No error is raised when textNumberCheckPolicy="strict" and textNumberPattern="#,###" are specified:

<xs:element name="SimpleDataFormat">
    <xs:complexType>
        <xs:sequence>
            <xs:element name="NumStudents" type="xs:nonNegativeInteger" 
                dfdl:textNumberCheckPolicy="strict"
                dfdl:textNumberPattern="#,###"
                dfdl:textStandardGroupingSeparator=","
                dfdl:textStandardDecimalSeparator="."
            />
        </xs:sequence>
    </xs:complexType>
</xs:element>


Re: Example of input that fails due to grouping separators when textNumberCheckPolicy="strict"?

Posted by Steve Lawrence <sl...@apache.org>.
We use the ICU library for parsing numbers based on the
textNumberPattern.
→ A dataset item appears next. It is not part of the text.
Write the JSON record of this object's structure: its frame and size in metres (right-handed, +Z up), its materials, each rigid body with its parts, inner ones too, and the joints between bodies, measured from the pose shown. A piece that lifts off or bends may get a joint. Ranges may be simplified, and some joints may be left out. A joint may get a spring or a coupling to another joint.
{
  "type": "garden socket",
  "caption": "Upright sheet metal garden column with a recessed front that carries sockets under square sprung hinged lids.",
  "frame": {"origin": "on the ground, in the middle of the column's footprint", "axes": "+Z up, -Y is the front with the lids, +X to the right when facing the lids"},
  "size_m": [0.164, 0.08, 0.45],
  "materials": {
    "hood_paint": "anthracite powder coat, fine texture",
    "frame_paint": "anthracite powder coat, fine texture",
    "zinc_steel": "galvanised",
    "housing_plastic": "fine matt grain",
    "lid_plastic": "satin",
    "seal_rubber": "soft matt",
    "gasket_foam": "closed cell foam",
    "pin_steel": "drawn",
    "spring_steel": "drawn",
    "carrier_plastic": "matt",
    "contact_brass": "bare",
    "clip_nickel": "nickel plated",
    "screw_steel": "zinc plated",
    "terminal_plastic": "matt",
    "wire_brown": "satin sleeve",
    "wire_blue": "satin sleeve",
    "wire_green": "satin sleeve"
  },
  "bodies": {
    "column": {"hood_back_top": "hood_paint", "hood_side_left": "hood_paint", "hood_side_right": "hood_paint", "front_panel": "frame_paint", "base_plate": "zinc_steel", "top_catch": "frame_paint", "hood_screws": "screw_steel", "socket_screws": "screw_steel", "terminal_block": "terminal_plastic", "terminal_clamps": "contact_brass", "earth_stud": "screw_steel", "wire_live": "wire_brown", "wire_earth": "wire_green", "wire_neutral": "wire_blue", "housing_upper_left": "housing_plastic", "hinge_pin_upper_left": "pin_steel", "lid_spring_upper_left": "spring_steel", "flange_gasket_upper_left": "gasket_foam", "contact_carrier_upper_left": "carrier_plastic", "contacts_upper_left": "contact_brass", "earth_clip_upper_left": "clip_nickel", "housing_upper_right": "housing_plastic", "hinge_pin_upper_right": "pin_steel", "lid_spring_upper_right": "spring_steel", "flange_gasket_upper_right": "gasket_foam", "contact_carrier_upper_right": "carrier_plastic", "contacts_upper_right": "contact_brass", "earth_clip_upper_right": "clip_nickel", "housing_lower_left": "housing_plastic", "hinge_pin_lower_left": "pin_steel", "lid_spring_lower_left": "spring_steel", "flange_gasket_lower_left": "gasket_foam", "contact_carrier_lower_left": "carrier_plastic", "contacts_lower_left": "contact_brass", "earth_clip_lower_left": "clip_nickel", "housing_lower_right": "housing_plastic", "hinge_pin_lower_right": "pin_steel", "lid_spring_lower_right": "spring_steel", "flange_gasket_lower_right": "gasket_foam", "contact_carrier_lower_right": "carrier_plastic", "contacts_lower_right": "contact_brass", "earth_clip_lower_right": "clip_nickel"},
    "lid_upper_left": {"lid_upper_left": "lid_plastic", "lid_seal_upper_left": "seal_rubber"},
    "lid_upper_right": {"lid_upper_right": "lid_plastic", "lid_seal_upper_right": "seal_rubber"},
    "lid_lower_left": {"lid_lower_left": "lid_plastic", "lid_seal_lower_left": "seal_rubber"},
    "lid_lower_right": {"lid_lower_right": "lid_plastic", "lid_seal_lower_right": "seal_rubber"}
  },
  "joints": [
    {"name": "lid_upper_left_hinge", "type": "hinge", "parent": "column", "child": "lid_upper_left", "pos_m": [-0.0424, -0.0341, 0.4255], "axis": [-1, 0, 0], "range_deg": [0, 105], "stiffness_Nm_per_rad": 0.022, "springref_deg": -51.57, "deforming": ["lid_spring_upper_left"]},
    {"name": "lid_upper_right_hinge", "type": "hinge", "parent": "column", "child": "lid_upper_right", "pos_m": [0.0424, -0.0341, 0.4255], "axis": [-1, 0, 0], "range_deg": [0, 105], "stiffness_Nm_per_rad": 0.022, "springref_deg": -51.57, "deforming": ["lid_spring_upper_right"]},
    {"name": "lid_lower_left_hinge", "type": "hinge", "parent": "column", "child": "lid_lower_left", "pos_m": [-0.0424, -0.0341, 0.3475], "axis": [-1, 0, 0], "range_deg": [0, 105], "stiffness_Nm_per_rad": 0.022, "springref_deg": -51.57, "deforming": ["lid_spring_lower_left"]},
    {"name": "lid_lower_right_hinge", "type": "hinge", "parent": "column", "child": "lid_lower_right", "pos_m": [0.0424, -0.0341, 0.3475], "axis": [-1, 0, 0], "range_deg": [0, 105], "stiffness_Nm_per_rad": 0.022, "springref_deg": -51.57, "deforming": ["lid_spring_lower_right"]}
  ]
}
This library has this to say about strict parsing of
numbers:


> The following conditions cause a parse failure relative to [lax] mode
> (examples use the pattern "#,##0.#"):
> 
> * The presence and position of special symbols, including currency, 
> must match the pattern.
> 
>   '+123' fails (there is no plus sign in the pattern)
> 
> * Leading or doubled grouping separators
> 
>   ',123' and '1,,234" fail
> 
> * Groups of incorrect length when grouping is used
> 
>   '1,23' and '1234,567' fail, but '1234' passes
> 
> * Grouping separators used in numbers followed by exponents
> 
>   '1,234E5' fails, but '1234E5' and '1,234E' pass ('E' is not an 
>    exponent when not followed by a number)
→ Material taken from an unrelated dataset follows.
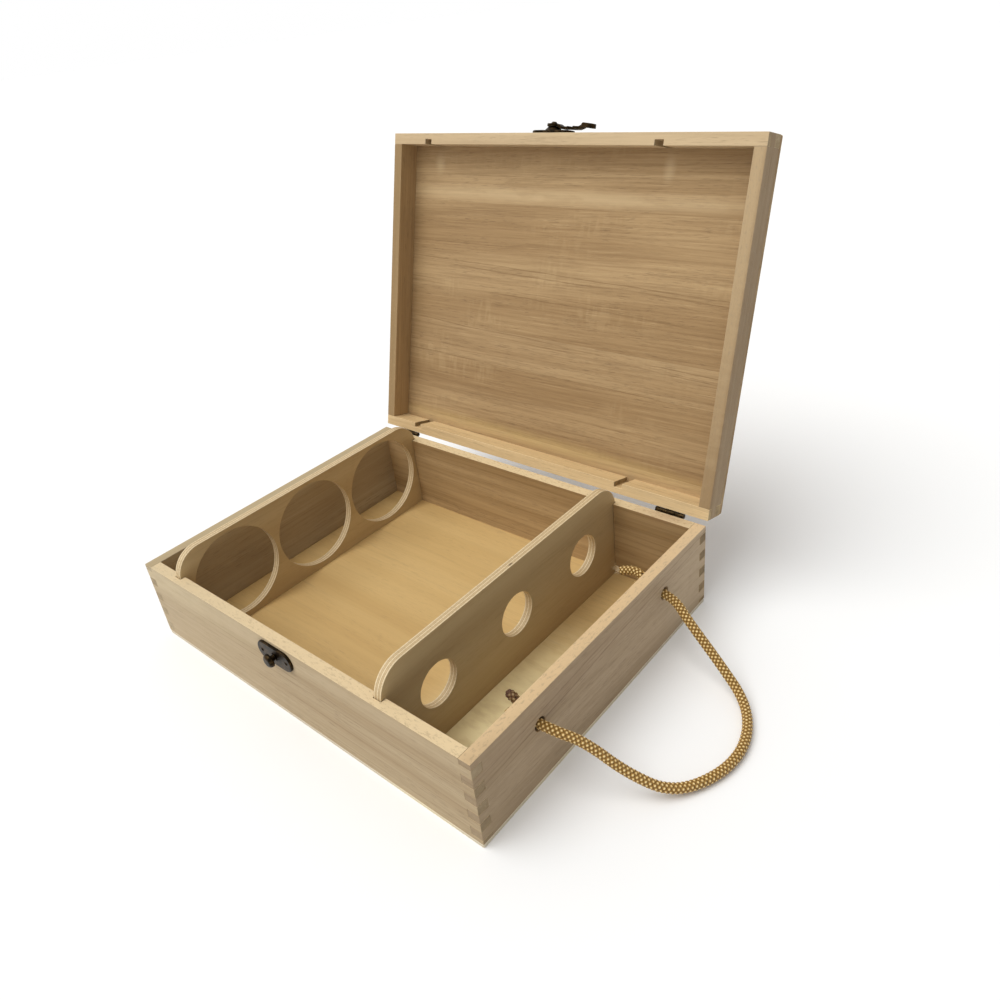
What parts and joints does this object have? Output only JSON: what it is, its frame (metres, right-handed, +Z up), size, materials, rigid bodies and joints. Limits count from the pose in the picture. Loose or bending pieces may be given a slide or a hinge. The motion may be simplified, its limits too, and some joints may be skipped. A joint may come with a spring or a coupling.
{
  "type": "wooden bottle box",
  "caption": "Hinged wooden gift and shipping box for wine bottles, with finger-jointed corners, slotted-in plywood dividers, a hook latch and a rope handle.",
  "frame": {"origin": "middle of the base's underside, on the surface that the box stands on", "axes": "+X along the front to the right, towards the rope handle; +Y from the front to the hinges; +Z up"},
  "size_m": [0.4432, 0.3762, 0.3417],
  "materials": {
    "box_board": "bare planed paulownia, matt",
    "lid_board": "bare planed paulownia, matt",
    "lid_plywood": "bare edge-joined board, matt",
    "bottom_plywood": "bare plywood, matt",
    "divider_plywood": "bare plywood with pale plies at the edge",
    "antique_metal": "dark antique bronze, worn on the edges",
    "brad_steel": "plain",
    "jute_rope": "braided jute cord"
  },
  "bodies": {
    "base": {"front_wall": "box_board", "back_wall": "box_board", "left_end_wall": "box_board", "right_end_wall": "box_board", "bottom_panel": "bottom_plywood", "bottom_brads": "brad_steel", "body_divider": "divider_plywood", "neck_divider": "divider_plywood", "keeper_plate": "antique_metal", "keeper_knob": "antique_metal", "keeper_nails": "antique_metal", "hinge_base_leaf_left": "antique_metal", "hinge_pin_left": "antique_metal", "hinge_base_leaf_right": "antique_metal", "hinge_pin_right": "antique_metal", "hinge_base_nails": "antique_metal", "rope_handle": "jute_rope", "rope_knot_back": "jute_rope", "rope_knot_front": "jute_rope"},
    "lid": {"lid_front_rail": "lid_board", "lid_back_rail": "lid_board", "lid_left_rail": "lid_board", "lid_right_rail": "lid_board", "lid_panel": "lid_plywood", "lid_brads": "brad_steel", "latch_plate": "antique_metal", "latch_nails": "antique_metal", "latch_rivet": "antique_metal", "hinge_lid_leaf_left": "antique_metal", "hinge_lid_leaf_right": "antique_metal", "hinge_lid_nails": "antique_metal"},
    "hook": {"latch_hook": "antique_metal"}
  },
  "joints": [
    {"name": "lid_hinge", "type": "hinge", "parent": "base", "child": "lid", "pos_m": [0, 0.13775, 0.07185], "axis": [1, 0, 0], "range_deg": [0, 105.4]},
    {"name": "hook_pivot", "type": "hinge", "parent": "lid", "child": "hook", "pos_m": [-0.004, 0.21846, 0.33305], "axis": [0, -0.2656, -0.9641], "range_deg": [-90, 90]}
  ]
}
So bsaed on ICU's description of strict, this is the expected behavior.
It doesn't say anything about missing grouping separators causing an
error. Only that if they do exist then they must be in the right spot.

The only thing the DFDL specification mentions regarding strict numbers
is this:

> If 'strict' and dfdl:textNumberRep is 'standard' then the data must 
> follow the pattern with the exceptions that digits 0-9, decimal 
> separator and exponent separator are always recognised and parsed

To me, that reads like the decimal separator should always be required
in strict mode, so this feels like the ICU behavior and the behavior
described in the DFDL specification do not match. And I believe the DFDL
behavior was intended to match match ICU behavior, so it's possible the
DFDL specification needs to be updated.

I've created DAFFODIL-2384 [1] to track this issue.

- Steve

[1] https://issues.apache.org/jira/browse/DAFFODIL-2384

On 8/17/20 11:57 AM, Roger L Costello wrote:
> What is an example of input that will cause parsing the fail due to the grouping separators when textNumberCheckPolicy="strict"? Why isn't the below an example, i.e., why is no error generated with the below example?  
> 
> Why is it that with this input
> 
> 1234
> 
> No error is raised when textNumberCheckPolicy="strict" and textNumberPattern="#,###" are specified:
> 
> <xs:element name="SimpleDataFormat">
>     <xs:complexType>
>         <xs:sequence>
>             <xs:element name="NumStudents" type="xs:nonNegativeInteger" 
>                 dfdl:textNumberCheckPolicy="strict"
>                 dfdl:textNumberPattern="#,###"
>                 dfdl:textStandardGroupingSeparator=","
>                 dfdl:textStandardDecimalSeparator="."
>             />
>         </xs:sequence>
>     </xs:complexType>
> </xs:element>
>